There is remarkable piece of social history that is relevant here. From 1967 to 1995, the U.S. federal government launched and sustained, Project Follow Through, which remains still today, “ as the world’s largest education experiment.” “Over the first 10 years more than 22 sponsors, worked with over 180 (educational) sites at a cost of over $500 million in a massive effort to find ways to break the cycle of poverty through improved education.” Schools with the support of parents could adopt one of a number of educational models. The reading portion of this study involved over 15,000 students and was designed to test the effectiveness of models of reading instruction by gauging three outcomes; basic skills, cognitive growth, such as critical thinking skills, and the child’s affective experience, for example his or her self esteem. Program results were measured by tests that assessed children’s academic achievements in math and reading competence, their cognitive skills, and two tests of their affective experiences, --their self-esteem, and their readiness to attribute their successes and failures to their own efforts. Interestingly, a plurality of parent groups and schools, chose a program called, “Direct Instruction,” (see YouTube), a highly scripted teaching program that emphasizes both drill, assessment and individual attention. Abt Associates, the premier program evaluation firm of the last decades of the 20th century, conducted the evaluation of Project Follow Through with the following results.
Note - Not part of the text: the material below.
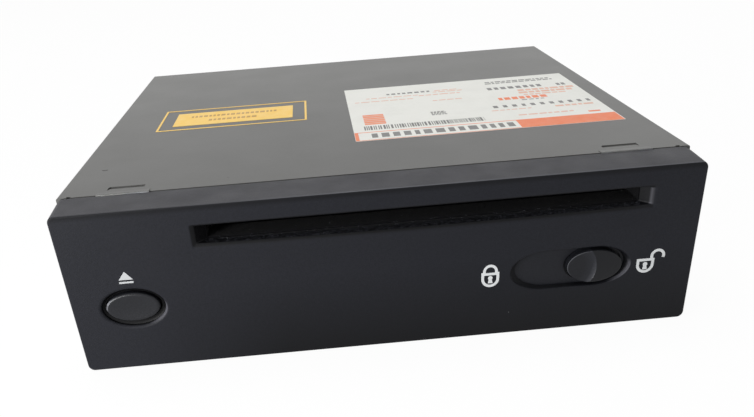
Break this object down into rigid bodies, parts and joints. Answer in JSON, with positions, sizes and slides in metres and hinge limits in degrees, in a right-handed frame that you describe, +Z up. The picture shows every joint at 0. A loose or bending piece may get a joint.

To the embarrassment of progressive education theorists, Direct Instruction, a scripted and teacher guided method of instruction was by far and away the most successful program on all three dimensions, the academic, the cognitive and the affective. Many of the programs in fact reduced achievement. The Harvard Educational Review published a critique of the Abt evaluation methodology and the evaluators countered with a spirited defense in the same issue of the journal.  A group of progressive education theorists persuaded the National Institute of Education, to not disseminate the results of the study in part because, “The audience for the Follow Through evaluations is an audience of teachers for whom appeals to the need for accountability of public funds, or the rationality of science are largely irrelevant.” In other words, teachers would not care.

There is another piece of this story that helps shed light on the political passions that that the Success Academy network of schools provokes. Some of my readers may recall or may have learned about a visceral and dramatic conflict that took place in New York City in 1968 between the teachers union (UFT), black parents, community leaders and the city’s board of education, over who would control the schools. The teachers, wary of local community boards who might decide to fire or remove teachers at will, went on strike, opening up a social and psychological chasm between white teachers and black parents. The conflict also exacerbated tensions between the black community and the Jewish community (many teachers were Jewish) in the city. It was by all accounts a visceral, and an emotionally draining conflict. Some political scientists argue that the historic Black-Jewish political alliance, which was fashioned and strengthened during the Civil Rights movement, never recovered.

One result of the conflict was that a group of parents at Public School 137 in the Ocean-Hills Brownsville section of New York City, -- the epicenter of the communal conflict – decided to bid for participation in Project Follow Through and then chose Direct Instruction as the model they wished to test! As two researchers write, “ The well publicized conflict between the administrators and staff at Public School 137 and the United Federation of teachers in 1966-1968 over the issue of community control irreversibly politicized the Ocean Hill Brownsville District and P.S. 137 in particular. Related activities got parents involved in schools in such a way not found in any other poverty-ridden area. Parents learned how to use power. Some used this power to have P.S. 137 chosen as one of the schools in the national Follow Through program and to select the structured Direct Instruction model. Parent support has kept the program going for 14 years, despite cuts due to the New York City budget crisis of 1975 and subsequent reductions in Federal funding.” Reporting on an evaluation of this program at the school, the researchers note that Direct Instruction was a success.

I think this bit of social history provides some insight into the raw feelings and conflicts that Success Academy has provoked. Let me speculate on what I believe to be the question that community leaders in the black community are raising.  Can the Black community in old inner cities collectively empower itself? Can it, through its own political consciousness, bring will and self control to the aid of its parents and children?  Answering this question in the affirmative may be the only route through which the black community can exercise its forcefulness, without succumbing to the kind of street violence we saw in Ferguson Missouri, after a jury acquitted a white policeman charged with murdering a young black man. This self control was also what the Nation of Islam offered Malcolm X, a reprieve from his criminal impulses, so that through rigorous religious practice and faith he could recover his many and extraordinary talents. Or if the answer is "no," will this community become the object of social programs and social experiments that others -- elites, policy specialists, urban planners, shape and lead? 

If I am right about this question, I wonder if there is not a deep yearning for recovering what was in fact the greatest exemplification of self control in a political movement -- when the Civil rights movement and its leaders taught its members to respond to beatings, murders and fire-bombings, non-violently. But the distressing issue this yearning raises, is on what grounds can community leaders who hope to build empowerment collectively by building political consciousness, possibly deprive individual children and parents of an opportunity for a better education? This is why in the YouTube video of the community meeting, the opponents of Success Academy must concede to its proponents, parents of children who attend its schools, that they do have the right to choose where their children will study. I believe that this concession undermines the opponents’ moral standing and political effectiveness.

Diane Ravitch, a scholar of education and a fierce opponent of charter schools, argues that charter schools undermine the society’s commitment to public education. The question is what vision of public education in the inner city is on offer. The reality is inescapably dispiriting. As I write from Philadelphia, the schools are segregated, students are promoted to higher grades without mastering the requisite skills—a form of psychological expulsion -- and parents do not exercise a strong voice in shaping the school’s climate. Only the black community can save itself collectively from these conditions. No one else cares enough. Absent that, charter schools are an escape valve for the many children lucky enough to attend the good ones.